Absolutely, but they have to find a way to protect the banking system and shift the burden onto the gereral public or taxpayer. Taxes cannot rise in this environment so currencies will take the brunt and some of the debt will effectively be inflated away over time. It will effect everybody.

driver - 19 Sep 2008 10:38 - 51 of 132

This week will pass into history the banks that survive BB. for one IMO will slowly get back to normality and the sp back to 100p-200p + long term. accumulate while you can.

justyi - 19 Sep 2008 16:09 - 52 of 132

It has been an interesting week for all of us investors riding this roller-coaster ride.

mitzy - 21 Sep 2008 08:21 - 53 of 132

I start the bidding at 20p.

scotinvestor - 21 Sep 2008 17:56 - 54 of 132

Interesting article on short sellin which explains it better:

"Those who argue for unrestricted short-selling ignore the fact that the system is loaded in favour of the bears. If an individual invests 1,000, or an institution 1m, in the shares of a troubled company because they think in the long term it will recover, they have deployed their capital, and all they can do is wait. There is no more to invest; their resources are finite.
If a short-seller comes on the scene, his resources are in effect infinite because he first borrows the shares he then sells. Given that the revenue from the sale is more than the borrowing cost of the shares, he has no net capital constraint and can continue indefinitely - so much so that in one celebrated case a few years ago, one person shorted 250% of a company's equity, though he did get into trouble for it.

If the target is a bank, the dice are even more loaded. As the selling drives the share price down, two things happen.

First, the rating agencies announce a review of the credit rating, or worse a downgrade. This will force the bank to sell assets to shore up its capital position, and will set alarm bells ringing. At the same time, other banks will get nervous about dealing with it as a counterparty and either curb their business or charge more, thereby weakening the target bank still further.

Short-selling becomes self-fulfilling because the tumbling share price erodes confidence in the bank, and that weakens so it is worth less - until the ultimate cataclysm when people start queuing in the street to withdraw their money, at which point it is doomed and the authorities have to nationalise it.

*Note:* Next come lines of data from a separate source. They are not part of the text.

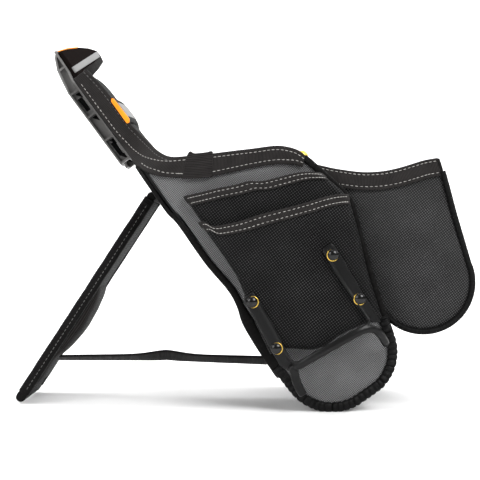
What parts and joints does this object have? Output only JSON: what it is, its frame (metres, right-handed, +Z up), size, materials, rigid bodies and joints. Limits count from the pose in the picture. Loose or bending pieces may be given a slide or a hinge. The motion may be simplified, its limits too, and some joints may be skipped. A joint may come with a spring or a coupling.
{
  "type": "electrician tool pouch",
  "caption": "Padded tool pouch with side sleeves and a front pocket, a moulded belt hub, and a kickstand that props it up.",
  "frame": {"origin": "on the floor, under the centre of the open pouch", "axes": "+X forward, away from the kickstand; +Y to the left as worn; +Z up"},
  "size_m": [0.3787, 0.238, 0.3012],
  "materials": {
    "hub_plastic": "satin moulded, dark grey",
    "black_plastic": "satin moulded, black",
    "band_plastic": "satin moulded, light grey",
    "accent_plastic": "satin moulded, amber",
    "rivet_steel": "plated",
    "brass": "polished",
    "cap_black": "black oxide, satin",
    "stiffener_sheet": "polyethylene sheet",
    "foam_pad": "foam with a knitted black face",
    "weave_black": "ballistic weave, black",
    "weave_grey": "ballistic weave, mid grey",
    "binding_tape": "ribbed binding tape, black",
    "webbing": "flat webbing, black",
    "piping_cord": "covered piping, black",
    "guard_plastic": "semi-gloss moulded, black",
    "badge_rubber": "soft moulded, black"
  },
  "bodies": {
    "pouch": {"hub_body": "hub_plastic", "hub_grip": "black_plastic", "hub_grip_band": "band_plastic", "hub_inlay": "accent_plastic", "hub_rivets": "rivet_steel", "back_skin": "weave_black", "back_stiffener": "stiffener_sheet", "back_pad": "foam_pad", "tongue_cushion": "foam_pad", "badge_base": "badge_rubber", "badge_flanks": "accent_plastic", "badge_bar": "band_plastic", "side_panel_right": "weave_grey", "side_panel_left": "weave_grey", "front_wall": "weave_black", "mouth_tape_right": "binding_tape", "mouth_tape_left": "binding_tape", "mouth_tape_front": "binding_tape", "gathered_binding_right": "binding_tape", "gathered_binding_left": "binding_tape", "keeper_loop_right": "webbing", "keeper_loop_left": "webbing", "corner_rivets": "brass", "rear_sleeve_right": "weave_black", "rear_sleeve_left": "weave_black", "rear_sleeve_tape_right": "binding_tape", "rear_sleeve_tape_left": "binding_tape", "front_sleeve_right": "weave_black", "front_sleeve_left": "weave_black", "front_sleeve_tape_right": "binding_tape", "front_sleeve_tape_left": "binding_tape", "guard_right": "guard_plastic", "guard_left": "guard_plastic", "guard_rivet_caps": "cap_black", "guard_rivet_rings": "brass", "pocket_side_right": "weave_black", "pocket_side_left": "weave_black", "pocket_wall": "weave_black", "pocket_tape": "binding_tape", "pocket_piping_right": "piping_cord", "pocket_piping_left": "piping_cord", "hinge_web": "webbing", "strap_anchor": "weave_black", "strap": "webbing"},
    "kickstand": {"stand_knuckle": "webbing", "stand_board": "stiffener_sheet", "stand_skin_outer": "weave_black", "stand_skin_inner": "weave_black", "stand_binding": "binding_tape", "stand_foot": "binding_tape", "stand_patch": "weave_black"}
  },
  "joints": [
    {"name": "kickstand_fold", "type": "hinge", "parent": "pouch", "child": "kickstand", "pos_m": [-0.07513, 0, 0.17327], "axis": [0, -1, 0], "range_deg": [0, 60], "deforming": ["strap"]}
  ]
}
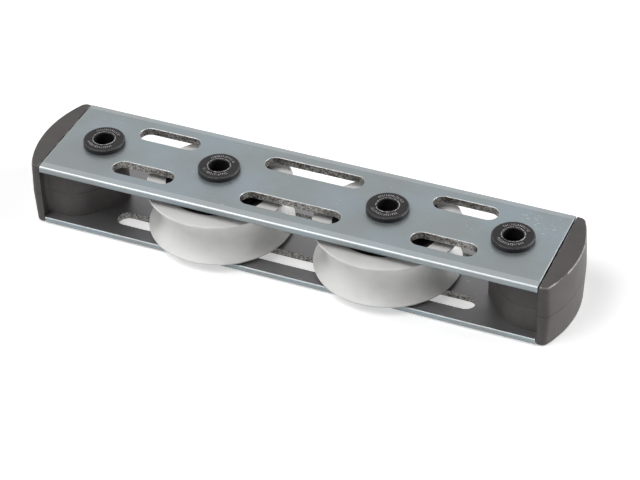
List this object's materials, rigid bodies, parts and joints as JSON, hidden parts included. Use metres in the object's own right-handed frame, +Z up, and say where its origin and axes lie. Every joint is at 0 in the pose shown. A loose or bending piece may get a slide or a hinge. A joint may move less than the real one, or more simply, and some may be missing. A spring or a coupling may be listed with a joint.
{
  "type": "deck organizer",
  "caption": "Low through-deck line organizer: slotted anodised plates held apart by moulded end caps, with grooved sheaves side by side that turn lines across a deck.",
  "frame": {"origin": "middle of the bottom plate's underside, where it lies on the deck", "axes": "+X along the plates, +Y across them from the side seen in the picture to the back, +Z up"},
  "size_m": [0.2328, 0.06, 0.032],
  "materials": {
    "anodised_plate": "matt grey anodised",
    "cap_plastic": "dark grey moulded, fine texture",
    "bush_plastic": "black moulded",
    "sheave_plastic": "white turned and moulded",
    "hub_plastic": "black moulded",
    "washer_plastic": "black, low friction",
    "sleeve_steel": "turned stainless"
  },
  "bodies": {
    "frame": {"top_plate": "anodised_plate", "bottom_plate": "anodised_plate", "left_end_cap_lower": "cap_plastic", "left_end_cap_upper": "cap_plastic", "right_end_cap_lower": "cap_plastic", "right_end_cap_upper": "cap_plastic", "left_outer_top_bush": "bush_plastic", "left_outer_bottom_bush": "bush_plastic", "left_inner_top_bush": "bush_plastic", "left_inner_bottom_bush": "bush_plastic", "right_inner_top_bush": "bush_plastic", "right_inner_bottom_bush": "bush_plastic", "right_outer_top_bush": "bush_plastic", "right_outer_bottom_bush": "bush_plastic", "left_axle_sleeve": "sleeve_steel", "left_lower_washer": "washer_plastic", "right_axle_sleeve": "sleeve_steel", "right_lower_washer": "washer_plastic"},
    "left_sheave": {"left_sheave_rim": "sheave_plastic", "left_sheave_hub": "hub_plastic", "left_upper_washer": "washer_plastic"},
    "right_sheave": {"right_sheave_rim": "sheave_plastic", "right_sheave_hub": "hub_plastic", "right_upper_washer": "washer_plastic"}
  },
  "joints": [
    {"name": "left_sheave_spin", "type": "hinge", "parent": "frame", "child": "left_sheave", "pos_m": [-0.0365, 0, 0.01378], "axis": [0, 0, 1], "continuous": true},
    {"name": "right_sheave_spin", "type": "hinge", "parent": "frame", "child": "right_sheave", "pos_m": [0.0365, 0, 0.01378], "axis": [0, 0, 1], "continuous": true}
  ]
}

However, in doing this it is politically impossible for them to bail out the shareholders. So they take the bank over for nothing - or get it rescued at a much-reduced price - thereby wiping out the long-term investors who are the bedrock of the system, handing massive rewards to the short-sellers who have done the damage and leaving the taxpayer to finance the clean-up.

On the way, they have destroyed a business that did not need to be destroyed. So yes. It is time short-selling of banks was banned. "

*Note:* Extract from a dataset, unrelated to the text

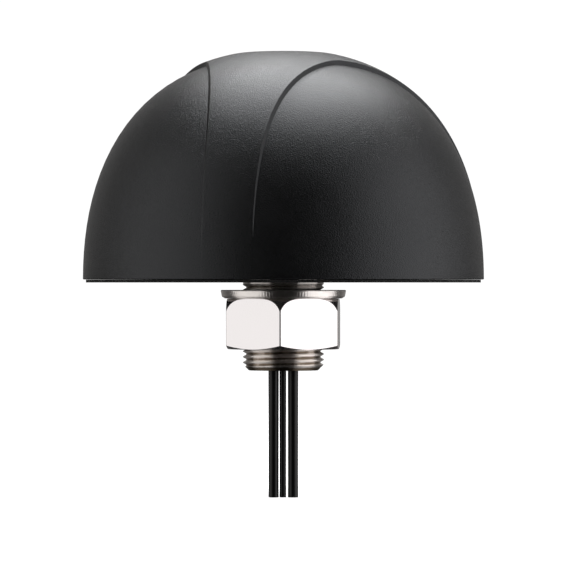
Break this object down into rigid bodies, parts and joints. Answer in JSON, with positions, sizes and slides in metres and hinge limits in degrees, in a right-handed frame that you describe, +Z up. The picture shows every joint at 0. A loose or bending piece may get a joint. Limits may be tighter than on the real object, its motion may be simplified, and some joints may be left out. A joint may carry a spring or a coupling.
{
  "type": "gnss receiver",
  "caption": "Domed black radome with swept recesses on a hollow threaded stud, with a lock washer, hex nut and thin coaxial cables leaving through the stud.",
  "frame": {"origin": "on the stud's axis, level with the lower ends of the cable tails, 58 mm below the mounting plane", "axes": "+Z up along the stud towards the crown of the dome; -Y towards the front; the cables lie in a row along X"},
  "size_m": [0.1082, 0.1082, 0.1202],
  "materials": {
    "shell_plastic": "fine spark-eroded texture, satin sheen",
    "base_plastic": "matte",
    "foam": "matte closed-cell foam",
    "seal_rubber": "matte",
    "nickel_plate": "bright nickel plate, machined",
    "zinc_steel": "satin zinc plate",
    "sheet_aluminium": "rolled sheet",
    "brass": "turned",
    "nylon": "natural nylon",
    "circuit_board": "satin solder mask",
    "ceramic": "fired, unglazed",
    "silver_plate": "fired silver",
    "copper": "bare copper",
    "cable_jacket": "smooth satin PVC",
    "braid": "tinned copper braid",
    "dielectric": "natural polyethylene"
  },
  "bodies": {
    "head": {"radome": "shell_plastic", "base_plate": "base_plastic", "foam_gasket": "foam", "radome_seal": "seal_rubber", "threaded_stud": "nickel_plate", "stud_seal": "seal_rubber", "cable_grommet": "seal_rubber", "ground_plate": "sheet_aluminium", "patch_pedestal": "nylon", "amplifier_board": "circuit_board", "amplifier_shield": "zinc_steel", "band_filter": "ceramic", "amplifier_chip": "base_plastic", "patch_antenna": "ceramic", "patch_electrode": "silver_plate", "patch_feed_pin": "brass", "cell_main_blade": "circuit_board", "cell_main_radiator": "copper", "cell_main_holder": "nylon", "cell_aux_blade": "circuit_board", "cell_aux_radiator": "copper", "cell_aux_holder": "nylon", "base_screw_1": "zinc_steel", "base_screw_2": "zinc_steel", "base_screw_3": "zinc_steel", "base_screw_4": "zinc_steel", "base_screw_5": "zinc_steel", "base_screw_6": "zinc_steel", "stud_screw_1": "zinc_steel", "stud_screw_2": "zinc_steel", "stud_screw_3": "zinc_steel", "standoff_1": "brass", "standoff_2": "brass", "standoff_3": "brass", "ground_screw_1": "zinc_steel", "ground_screw_2": "zinc_steel", "ground_screw_3": "zinc_steel", "cell_main_lead": "cable_jacket", "cell_main_lead_pin": "copper", "gnss_lead": "cable_jacket", "gnss_lead_pin": "copper", "cell_aux_lead": "cable_jacket", "cell_aux_lead_pin": "copper"},
    "washer": {"lock_washer": "nickel_plate"},
    "nut": {"hex_nut": "nickel_plate"},
    "cell_main_tail": {"cell_main_tail_jacket": "cable_jacket", "cell_main_tail_braid": "braid", "cell_main_tail_dielectric": "dielectric", "cell_main_tail_conductor": "copper"},
    "gnss_tail": {"gnss_tail_jacket": "cable_jacket", "gnss_tail_braid": "braid", "gnss_tail_dielectric": "dielectric", "gnss_tail_conductor": "copper"},
    "cell_aux_tail": {"cell_aux_tail_jacket": "cable_jacket", "cell_aux_tail_braid": "braid", "cell_aux_tail_dielectric": "dielectric", "cell_aux_tail_conductor": "copper"}
  },
  "joints": [
    {"name": "washer_slide", "type": "slide", "parent": "head", "child": "washer", "axis": [0, 0, -1], "range_m": [-0.00187, 0.0165]},
    {"name": "nut_turn", "type": "hinge", "parent": "washer", "child": "nut", "pos_m": [0, 0, 0.045], "axis": [0, 0, -1], "range_deg": [-450.5, 3960.5]},
    {"name": "cell_main_bend", "type": "hinge", "parent": "head", "child": "cell_main_tail", "pos_m": [-0.00265, 0, 0.021], "axis": [0, 1, 0], "range_deg": [0, 60], "stiffness_Nm_per_rad": 0.002},
    {"name": "gnss_bend", "type": "hinge", "parent": "head", "child": "gnss_tail", "pos_m": [-0.00015, 0, 0.021], "axis": [1, 0, 0], "range_deg": [-60, 60], "stiffness_Nm_per_rad": 0.001},
    {"name": "cell_aux_bend", "type": "hinge", "parent": "head", "child": "cell_aux_tail", "pos_m": [0.0026, 0, 0.021], "axis": [0, -1, 0], "range_deg": [0, 60], "stiffness_Nm_per_rad": 0.002}
  ],
  "couplings": [
    {"joint": "nut_turn", "follows": "washer_slide", "rad_per_m": 4188.8}
  ]
}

Fred1new - 21 Sep 2008 20:38 - 55 of 132

But say I have a very large load of shares in a company and decide I don't like its prospects and dump them in one go. Then other investors see my trade, review their position and follow suit thus probably dumping their holds. The SP plummets and then I decide that the price fits the fundamentals and buy am I wrong to. The results are similar to the people using derivatives and they are using other peoples shares and paying interest for the loan of the money.